Background: With the development of genome-sequencing technologies, protein sequences are readily obtained by translating the measured mRNAs. Therefore predicting protein-protein interactions from the sequences is of great demand. The reason lies in the fact that identifying protein-protein interactions is becoming a bottleneck for eventually understanding the functions of proteins, especially for those organisms barely characterized. Although a few methods have been proposed, the converse problem, if the features used extract sufficient and unbiased information from protein sequences, is almost untouched.
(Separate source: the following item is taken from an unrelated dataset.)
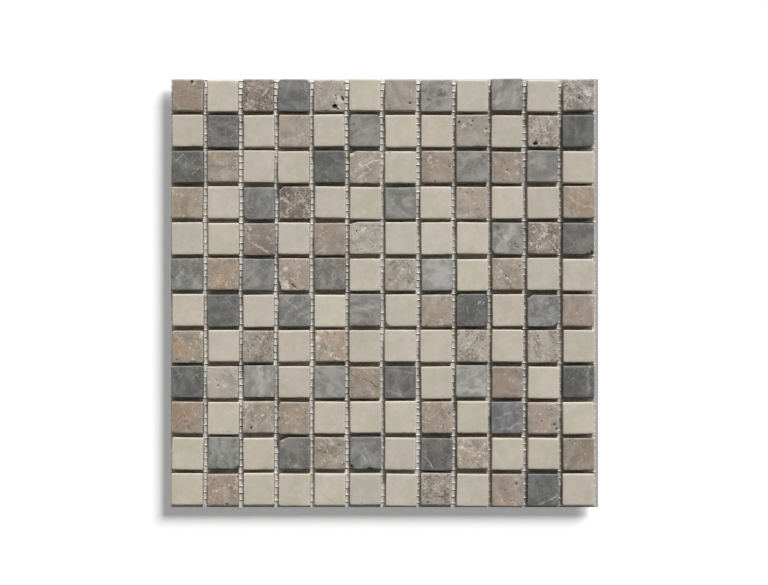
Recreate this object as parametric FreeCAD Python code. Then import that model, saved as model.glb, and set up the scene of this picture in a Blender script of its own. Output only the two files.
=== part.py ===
import FreeCAD, Part
import math
import os
import random

# A mosaic sheet of small stone chips on an open-mesh backing net, in millimetres.
# The sheet lies face up: +X is its right, +Y its top edge, +Z out of its face.
# The origin is the middle of the net's underside.

# Chips, a little narrower along X than along Y, and the joints beside and above them
CHIP_WIDTH = 22.6
CHIP_LENGTH = 23.1
CHIP_THICKNESS = 8.0
SIDE_JOINT = 2.8
ROW_JOINT = 2.5
CORNER_RADIUS = 0.8
EDGE_WEAR = 0.6

# How much one chip differs from the next, as the largest difference either way
PLACE_SCATTER = 0.5
SIZE_SCATTER = 0.3
TURN_SCATTER_DEG = 0.9
WEAR_SCATTER = 0.2
SCATTER_SEED = 31

# Backing net: weft threads run along X and lie lowest, warp threads cross over them
THREAD_PITCH = 4.8
THREAD_WIDTH = 0.8
THREAD_THICKNESS = 0.3
EDGE_THREAD_INSET = 0.2
WEFT_LEAN_DEG = -1.0

# Which stone each chip is cut from, row by row from the top edge down
LAYOUT = (
    "TCMGPCPLCLCP",
    "CGCTCLCCPCPD",
    "DTCCDTCTLTLC",
    "TCGMCCGCTCCT",
    "CCMCTPCCCLMG",
    "GTGTGCPLCTCC",
    "CDCGCLCTDCGT",
    "TCPCTCCCPCPC",
    "DPLCLTGCLTCD",
    "TCTTCCCTCGTC",
    "CGCDTGCDTCCT",
    "CTCCCCCPCTDC",
)
STONES = {
    "C": "cream_marble",
    "L": "light_grey_marble",
    "G": "grey_marble",
    "D": "dark_grey_marble",
    "T": "tan_travertine",
    "P": "porous_travertine",
    "M": "mottled_travertine",
}

# Broken corners: row and column from the top left, the corner, how far the break
# reaches along the chip's X and Y edges, and how deep it goes down the corner
BROKEN_CORNERS = (
    (1, 4, "top left", 2.2, 2.0, 24.0),
    (1, 4, "top right", 2.4, 2.0, 24.0),
    (2, 6, "top left", 2.0, 2.4, 24.0),
    (2, 6, "top right", 2.4, 2.2, 24.0),
    (2, 8, "top left", 1.8, 1.6, 1.6),
    (2, 12, "bottom right", 3.0, 3.0, 24.0),
    (3, 6, "top left", 2.6, 2.0, 2.6),
    (3, 7, "top left", 4.0, 1.2, 1.6),
    (4, 3, "bottom left", 2.6, 2.4, 24.0),
    (4, 4, "top left", 2.4, 2.6, 3.2),
    (5, 6, "top left", 2.2, 1.8, 2.0),
    (5, 10, "bottom left", 3.0, 3.0, 24.0),
    (5, 12, "bottom right", 5.0, 1.6, 3.0),
    (6, 4, "bottom left", 3.0, 2.6, 4.0),
    (7, 7, "bottom left", 2.6, 2.4, 3.0),
    (7, 9, "top left", 2.2, 2.2, 24.0),
    (7, 9, "top right", 2.4, 2.0, 24.0),
    (7, 9, "bottom right", 2.2, 2.4, 24.0),
    (7, 11, "top left", 4.0, 3.6, 24.0),
    (7, 11, "bottom right", 3.8, 4.0, 24.0),
    (8, 1, "top right", 3.0, 2.8, 4.0),
    (10, 4, "top left", 1.4, 5.0, 2.4),
    (11, 2, "bottom right", 4.0, 3.0, 24.0),
    (11, 4, "top left", 7.0, 3.0, 5.0),
    (11, 6, "top left", 2.4, 3.0, 3.0),
    (11, 6, "bottom left", 3.2, 2.0, 3.0),
)
CORNER_SIGNS = {
    "top left": (-1, 1),
    "top right": (1, 1),
    "bottom left": (-1, -1),
    "bottom right": (1, -1),
}

# Sizes that follow from the ones above. The net ends half a joint beyond the chips,
# so that sheets laid edge to edge keep the same joint.
PITCH_X = CHIP_WIDTH + SIDE_JOINT
PITCH_Y = CHIP_LENGTH + ROW_JOINT
ROWS = len(LAYOUT)
COLUMNS = len(LAYOUT[0])
NET_THICKNESS = 2 * THREAD_THICKNESS
NET_LENGTH_X = COLUMNS * PITCH_X
NET_LENGTH_Y = ROWS * PITCH_Y

UP = FreeCAD.Vector(0, 0, 1)


def outline_points(side_x, side_y):
    """A chip's outline seen from above. Each rounded corner is two facets."""
    points = []
    for quarter in range(4):
        middle_angle = math.radians(45 + 90 * quarter)
        centre_x = math.copysign(side_x / 2 - CORNER_RADIUS, math.cos(middle_angle))
        centre_y = math.copysign(side_y / 2 - CORNER_RADIUS, math.sin(middle_angle))
        for step in (-1, 0, 1):
            angle = middle_angle + step * math.radians(45)
            x = centre_x + CORNER_RADIUS * math.cos(angle)
            y = centre_y + CORNER_RADIUS * math.sin(angle)
            points.append(FreeCAD.Vector(x, y, 0))
    return points


def chip_blank(side_x, side_y):
    """A chip as sawn, standing on the plane z = 0."""
    points = outline_points(side_x, side_y)
    outline = Part.makePolygon(points + points[:1])
    return Part.Face(outline).extrude(UP * CHIP_THICKNESS)


def wear_top_edges(blank, wear):
    """Takes the sharp edge off all round the face."""
    top = max(blank.Faces, key=lambda face: face.CenterOfMass.z)
    return blank.makeChamfer(wear, top.Edges)


def breaking_block(along_x_edge, along_y_edge, down_corner, reach):
    """What a break takes away: everything outside the plane through three points."""
    middle = (along_x_edge + along_y_edge + down_corner) / 3
    spread = []
    for point in (along_x_edge, along_y_edge, down_corner):
        spread.append(middle + (point - middle) * 4)
    outward = (along_y_edge - along_x_edge).cross(down_corner - along_x_edge)
    if outward.z < 0:
        outward = -outward
    outward.normalize()
    return Part.Face(Part.makePolygon(spread + spread[:1])).extrude(outward * reach)


def break_corner(chip, side_x, side_y, corner, reach_x, reach_y, depth):
    """Breaks one corner off along a plane that leans outwards on its way down."""
    sign_x, sign_y = CORNER_SIGNS[corner]
    tip = FreeCAD.Vector(sign_x * side_x / 2, sign_y * side_y / 2, CHIP_THICKNESS)
    along_x_edge = tip - FreeCAD.Vector(sign_x * reach_x, 0, 0)
    along_y_edge = tip - FreeCAD.Vector(0, sign_y * reach_y, 0)
    down_corner = tip - UP * depth
    block = breaking_block(along_x_edge, along_y_edge, down_corner, CHIP_THICKNESS)
    return chip.cut(block)


def chip_centre(row, column):
    """The middle of a chip's place on the sheet, on top of the net."""
    x = (column - (COLUMNS + 1) / 2) * PITCH_X
    y = ((ROWS + 1) / 2 - row) * PITCH_Y
    return FreeCAD.Vector(x, y, NET_THICKNESS)


def stone_chip(row, column):
    """One chip in its place, with its own small differences and broken corners."""
    draw = random.Random(SCATTER_SEED * 10000 + row * 100 + column)
    side_x = CHIP_WIDTH + draw.uniform(-SIZE_SCATTER, SIZE_SCATTER)
    side_y = CHIP_LENGTH + draw.uniform(-SIZE_SCATTER, SIZE_SCATTER)
    shift_x = draw.uniform(-PLACE_SCATTER, PLACE_SCATTER)
    shift_y = draw.uniform(-PLACE_SCATTER, PLACE_SCATTER)
    turn = draw.uniform(-TURN_SCATTER_DEG, TURN_SCATTER_DEG)
    wear = EDGE_WEAR + draw.uniform(-WEAR_SCATTER, WEAR_SCATTER)
    chip = wear_top_edges(chip_blank(side_x, side_y), wear)
    for broken_row, broken_column, corner, reach_x, reach_y, depth in BROKEN_CORNERS:
        if (broken_row, broken_column) == (row, column):
            chip = break_corner(chip, side_x, side_y, corner, reach_x, reach_y, depth)
    chip.rotate(FreeCAD.Vector(0, 0, 0), UP, turn)
    chip.translate(chip_centre(row, column) + FreeCAD.Vector(shift_x, shift_y, 0))
    return chip


def row_chips(row, letter):
    """The chips of one kind of stone in one row."""
    chips = []
    for column in range(1, COLUMNS + 1):
        if LAYOUT[row - 1][column - 1] == letter:
            chips.append(stone_chip(row, column))
    return chips


def thread_section():
    """Half width and height pairs round a flattened thread's section."""
    half_width = THREAD_WIDTH / 2
    half_flat = (THREAD_WIDTH - THREAD_THICKNESS) / 2
    return (
        (-half_width, THREAD_THICKNESS / 2),
        (-half_flat, 0),
        (half_flat, 0),
        (half_width, THREAD_THICKNESS / 2),
        (half_flat, THREAD_THICKNESS),
        (-half_flat, THREAD_THICKNESS),
    )


def thread_places(net_width, lean_run):
    """Where threads cross the net's middle line: one there, the outermost along the edges."""
    reach = (net_width - THREAD_WIDTH - abs(lean_run)) / 2 - EDGE_THREAD_INSET
    each_way = round(reach / THREAD_PITCH)
    return [reach * step / each_way for step in range(-each_way, each_way + 1)]


def weft_threads():
    """Threads from side to side, lowest, a little askew, with ends cut at the net's edge."""
    lean_run = NET_LENGTH_X * math.tan(math.radians(WEFT_LEAN_DEG))
    run = FreeCAD.Vector(NET_LENGTH_X, lean_run, 0)
    threads = []
    for place in thread_places(NET_LENGTH_Y, lean_run):
        start = FreeCAD.Vector(-NET_LENGTH_X / 2, place - lean_run / 2, 0)
        corners = [start + FreeCAD.Vector(0, across, up) for across, up in thread_section()]
        section = Part.makePolygon(corners + corners[:1])
        threads.append(Part.Face(section).extrude(run))
    return threads


def warp_threads():
    """Threads from top to bottom, which lie on the weft threads."""
    run = FreeCAD.Vector(0, NET_LENGTH_Y, 0)
    threads = []
    for place in thread_places(NET_LENGTH_X, 0):
        start = FreeCAD.Vector(place, -NET_LENGTH_Y / 2, THREAD_THICKNESS)
        corners = [start + FreeCAD.Vector(across, 0, up) for across, up in thread_section()]
        section = Part.makePolygon(corners + corners[:1])
        threads.append(Part.Face(section).extrude(run))
    return threads


def write_node(name, solids):
    """Writes one node's solids as a STEP file."""
    Part.makeCompound(solids).exportStep(os.path.join("parts", name + ".step"))


os.makedirs("parts", exist_ok=True)
write_node("net_weft_threads", weft_threads())
write_node("net_warp_threads", warp_threads())
for row in range(1, ROWS + 1):
    for letter, stone in STONES.items():
        chips = row_chips(row, letter)
        if chips:
            write_node("row_%02d_%s" % (row, stone), chips)
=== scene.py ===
import functools
import itertools
import math

import bpy
import numpy as np
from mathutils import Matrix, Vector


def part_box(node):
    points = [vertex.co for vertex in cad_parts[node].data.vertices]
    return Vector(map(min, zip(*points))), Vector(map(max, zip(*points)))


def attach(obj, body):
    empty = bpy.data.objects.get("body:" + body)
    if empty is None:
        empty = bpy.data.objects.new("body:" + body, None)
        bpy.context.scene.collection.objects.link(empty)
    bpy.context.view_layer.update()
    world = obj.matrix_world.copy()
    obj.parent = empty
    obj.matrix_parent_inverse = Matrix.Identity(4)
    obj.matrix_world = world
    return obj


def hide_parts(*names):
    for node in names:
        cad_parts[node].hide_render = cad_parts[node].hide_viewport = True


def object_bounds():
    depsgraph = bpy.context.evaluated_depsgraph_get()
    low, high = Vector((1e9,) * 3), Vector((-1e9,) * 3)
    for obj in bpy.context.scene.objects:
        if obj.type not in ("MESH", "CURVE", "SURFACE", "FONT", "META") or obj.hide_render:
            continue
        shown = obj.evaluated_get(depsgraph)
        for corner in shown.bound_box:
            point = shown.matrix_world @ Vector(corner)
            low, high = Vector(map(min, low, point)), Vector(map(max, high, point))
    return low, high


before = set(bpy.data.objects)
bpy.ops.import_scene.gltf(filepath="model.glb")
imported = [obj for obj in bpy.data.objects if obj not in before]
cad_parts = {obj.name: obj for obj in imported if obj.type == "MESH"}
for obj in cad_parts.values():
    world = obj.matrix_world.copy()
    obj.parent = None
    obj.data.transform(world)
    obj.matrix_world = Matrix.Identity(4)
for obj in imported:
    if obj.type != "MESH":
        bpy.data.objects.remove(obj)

# Lengths are in millimetres until a mesh is made, and MM turns them into metres.
MM = 0.001
cad_low, cad_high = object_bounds()
LOW = np.array(cad_low) / MM
HIGH = np.array(cad_high) / MM
ROW_NODES = sorted(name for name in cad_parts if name.startswith("row_"))
ROWS = len({name[:6] for name in ROW_NODES})
COLUMNS = 12
WIDTH, LENGTH = (HIGH - LOW)[:2]
PITCH_X = WIDTH / COLUMNS
PITCH_Y = LENGTH / ROWS
NET_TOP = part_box("net_warp_threads")[1][2] / MM
scene = bpy.context.scene

# How finely a chip is divided: cells in the band along each top edge, cells across the
# rest of the face, cells down the side, and how much these crowd towards the edges
EDGE_BAND = 1.7
CELLS = {"marble": (5, 19, 6), "cream": (5, 17, 5), "travertine": (5, 34, 6)}
EDGE_CROWDING = 1.4
SIDE_CROWDING = 1.3

# How far inside a chip the rays to its surface start, and how round its edges are
INNER_INSET = 3.0
EDGE_ROUNDING = 0.14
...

Results: In this study, we interrogate this problem theoretically by an optimization scheme. Motivated by the theoretical investigation, we find novel encoding methods for both protein sequences and protein pairs. Our new methods exploit sufficiently the information of protein sequences and reduce artificial bias and computational cost. Thus, it significantly outperforms the available methods regarding sensitivity, specificity, precision, and recall with cross-validation evaluation and reaches ~80% and ~90% accuracy in Escherichia coli and Saccharomyces cerevisiae respectively. Our findings here hold important implication for other sequence-based prediction tasks because representation of biological sequence is always the first step in computational biology.

Conclusions: By considering the converse problem, we propose new representation methods for both protein sequences and protein pairs. The results show that our method significantly improves the accuracy of protein-protein interaction predictions.